Abstract

Retail demand forecasting is a highly intricate and multilevel problem as it may include numerous products, under multiple categories, and potentially sold in many different stores. Forecasts may also process products in isolation or collectively so as to detect mutual correlations. In technical terms, retail demand forecasting may be broken down to a multivariate time series forecasting problem where the time axis is prevalent and introduces added complexity which necessitates proper usage of advanced methodologies with machine/deep learning backgrounds. Popular boosting regressors, such as XGBoost and LightGBM, are excellent machine learning candidates with extensive bibliographic backgrounds covering multiple scientific fields and applications including generic multivariate time series forecasts. The Temporal Convolutional Network and the Temporal Fusion Transformer are recently proposed deep neural network architectures that found success in specific multivariate scenarios but are yet to be tested in a variety of related fields such as retail demand forecasting. Therefore, within this paper, these novel in-the-field models are compared to the aforementioned boosting approaches alongside popular statistical univariate methods, namely Exponential Smoothing and SARIMA. To properly compare the selected models and attempt to generalize their usability, two separate datasets are analyzed and forecasted; an item sales dataset with 500 time series and a category sales dataset with 540 time series.

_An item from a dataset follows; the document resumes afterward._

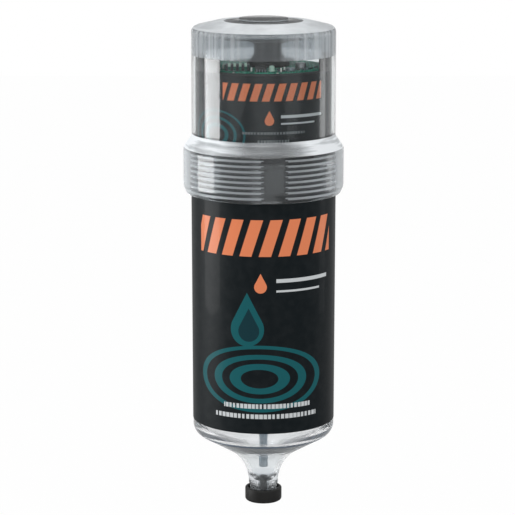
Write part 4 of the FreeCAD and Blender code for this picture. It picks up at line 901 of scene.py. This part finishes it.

The findings suggest that the deep learning solutions are the better predictors, with the Transformer model surpassing the Boosting solutions by up to 16.8% sMAPE decrease and the statistical approaches by up to 28.6% decrease, further substantiating the notion that deep learning techniques are exceptionally promising in handling large-scale, non-linear and outlier data whilst suggesting that retail demand forecasting does benefit from multivariate approaches and the application of advanced machine learning methods.